Bakın Meclis’in, koca TBMM’nin, AK Parti, MHP, CHP ve HDP’nin oylarıyla kabul ettiği İstanbul Sözleşmesi, oylamada tek red oyu yoktu, bir gecede yok oldu.
Ya, ah canım…
Daha yeni başlıyor.
Farkında değil misiniz?
İktidar ayakta durmak için kavga istiyor, safları sıklaştırmak istiyor. Bütün hassasiyetlere tek tek yumruk atıyor, tekme savuruyor. Ama siz kolayı seçiyorsunuz. “Hesap bize kalmasın” diyorsunuz.
Oysa sürekli kavgaya davet ediyor karşınızdaki. Ama o yürek yok sizde. Siz onunla kavga etmek yerine yani mindere çıkmak, güreşe tutuşmak yerine antrenörünüzle kavga ediyorsunuz, maçtan kaçıyorsunuz.

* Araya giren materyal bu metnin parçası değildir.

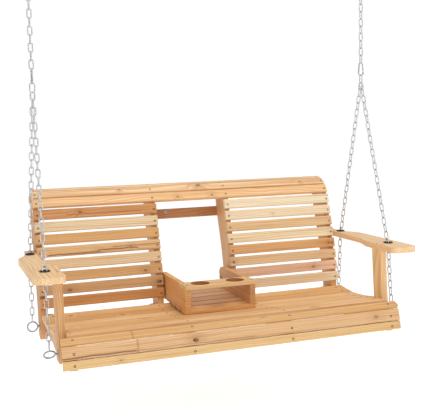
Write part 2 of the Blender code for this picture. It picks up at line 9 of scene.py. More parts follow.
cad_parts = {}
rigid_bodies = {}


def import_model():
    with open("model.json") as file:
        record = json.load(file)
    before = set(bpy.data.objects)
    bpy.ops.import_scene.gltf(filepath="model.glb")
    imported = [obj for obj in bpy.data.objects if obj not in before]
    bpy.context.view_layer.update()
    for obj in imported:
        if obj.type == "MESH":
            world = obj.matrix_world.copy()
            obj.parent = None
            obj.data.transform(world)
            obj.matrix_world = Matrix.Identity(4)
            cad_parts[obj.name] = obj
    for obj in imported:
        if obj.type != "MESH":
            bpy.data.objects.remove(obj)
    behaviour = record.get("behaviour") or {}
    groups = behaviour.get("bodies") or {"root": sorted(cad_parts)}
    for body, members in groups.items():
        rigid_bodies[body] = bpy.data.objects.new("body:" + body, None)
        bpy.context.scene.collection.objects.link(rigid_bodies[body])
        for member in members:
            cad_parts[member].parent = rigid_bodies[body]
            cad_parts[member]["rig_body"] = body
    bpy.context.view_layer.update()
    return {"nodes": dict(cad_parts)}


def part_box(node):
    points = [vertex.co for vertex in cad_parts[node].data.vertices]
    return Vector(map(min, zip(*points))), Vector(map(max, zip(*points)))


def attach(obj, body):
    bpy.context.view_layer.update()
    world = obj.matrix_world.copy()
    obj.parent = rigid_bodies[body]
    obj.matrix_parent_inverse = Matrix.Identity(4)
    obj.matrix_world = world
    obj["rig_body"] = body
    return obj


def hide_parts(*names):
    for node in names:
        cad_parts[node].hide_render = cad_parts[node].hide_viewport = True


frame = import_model()

# The bench's own coordinates: X left to right, Y back, Z up, from the front slat's bottom edge
HANG_Y = 0.3697
CEILING_Z = 1.600
BENCH = Vector((0.0, -HANG_Y, -CEILING_Z))

# Dimensions shared with the solid model
SLAT_END = 0.7437
SLAT_T = 0.018
CHAIN_X = 0.764
LEFT_BOW_Z = 1.095
RIGHT_BOW_Z = 1.130
CARABINER_LENGTH = 0.066
ROD_CARABINER = 0.0066
DECK_START = (0.0605, 0.1205)
DECK_SLOPES = (-3.0, -8.5, -9.0, -8.0, -5.0, -1.5, 5.0, 7.0)
DECK_W = 0.0548
DECK_GAP = 0.0046
POST_INNER_X = 0.7125
POST_REAR_Y = 0.1768
ARM_TOP_Z = 0.360
ARM_MID_Z = 0.3475
GROMMET_X = 0.776
GROMMET_FRONT_Y = 0.1516
GROMMET_REAR_Y = 0.5877
EYE_Z = 0.030                 # the rear pair
EYE_FRONT_Z = 0.037
EYE_FRONT_Y = 0.120
EYE_REAR_Y = 0.610
EYE_RING_R = 0.0220
EYE_WIRE = 0.0070
FRONT_EYE_TURN = 38.0
WASHER_R = 0.0160
EYE_TIP_X = 0.6722             # inner end of the eye bolts
NUT_X = 0.6757
RIB_OUTER_X = 0.7435
CONSOLE_HALF = 0.165
CONSOLE_FRONT_Y = 0.272
CONSOLE_BASE_Z = 0.0952
CONSOLE_SLOPE_DEG = 1.3
FLOOR_PITCH = 0.0745
FLOOR_GAP = 0.0110
FLOOR_SLATS = 5
CUP_R = 0.0405
CUP_CENTRES = [(x, 0.309 - HANG_Y) for x in (-0.082, 0.082)]
HOOK_DROP = 0.042

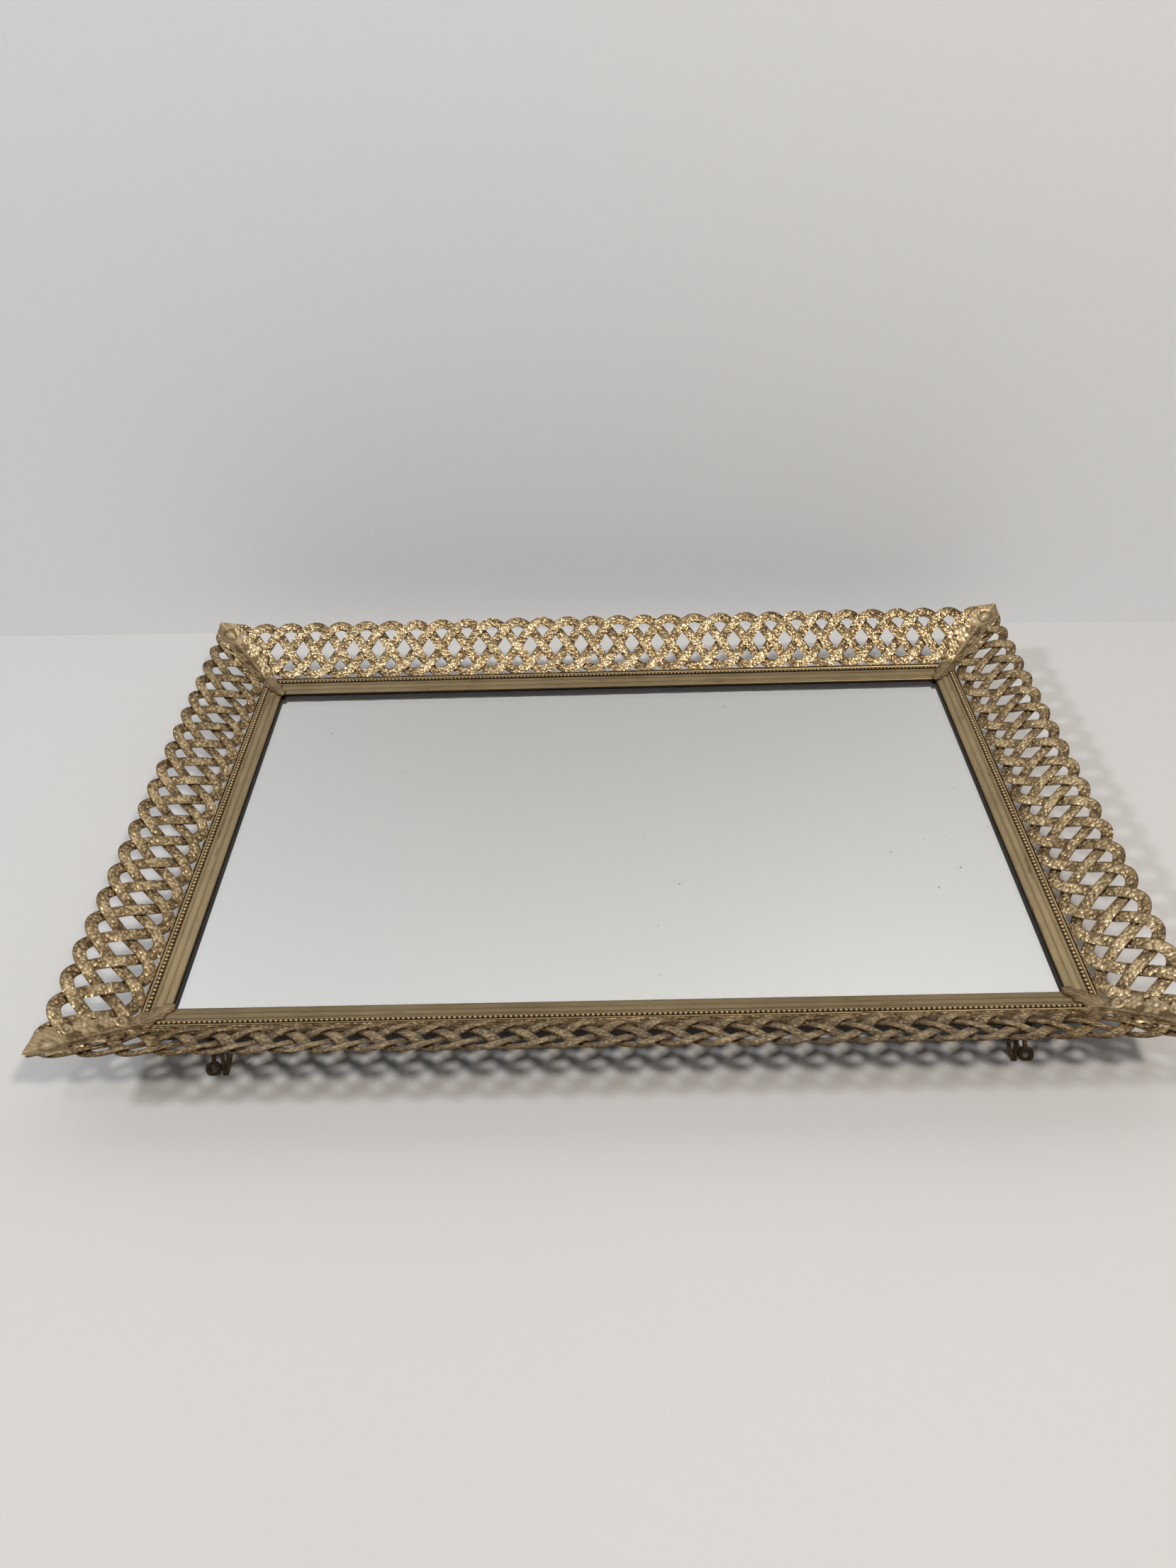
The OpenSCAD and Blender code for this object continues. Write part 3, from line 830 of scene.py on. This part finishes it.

Buna rağmen üstten konuşuyorsunuz;
“Zaten muhalefet, zaten Kemal, zaten Meral, zaten Selahattin, zaten Temel, zaten Ahmet zaten Ali…”
Kendinizden başka kimseyi beğenmiyorsunuz? Ve kendinizi çok ciddiye alıyorsunuz.
Kendinden, yaptıklarından emin olan sandıktan korkmaz. Cicilediğiniz, yüreklendirdiğiniz iktidar sandığınız kadar güçlü değil. Sandıktan korkuyor. Tekrar yetmez ama yaptıklarına devam edebilmek için yolun kutuplaştırmadan geçtiğini görüyor, çaresiz son silahına sarılıyor.
Bunun çaresi var. Sandığı istemek, sadece sandığı istemek. Tencere tava çalarak, zıp zıp zıplayarak değil her gün Merkez Bankası’nın yok edilen 128 milyar dolarını, faizleri, gelmeyen aşıları, pahalılığı, işsizin, işlinin halini konuşmaktan geçiyor.
Hesabı ödememek için kargaşa arayan çatışmadan medet umanlara karşı çare sadece sandık.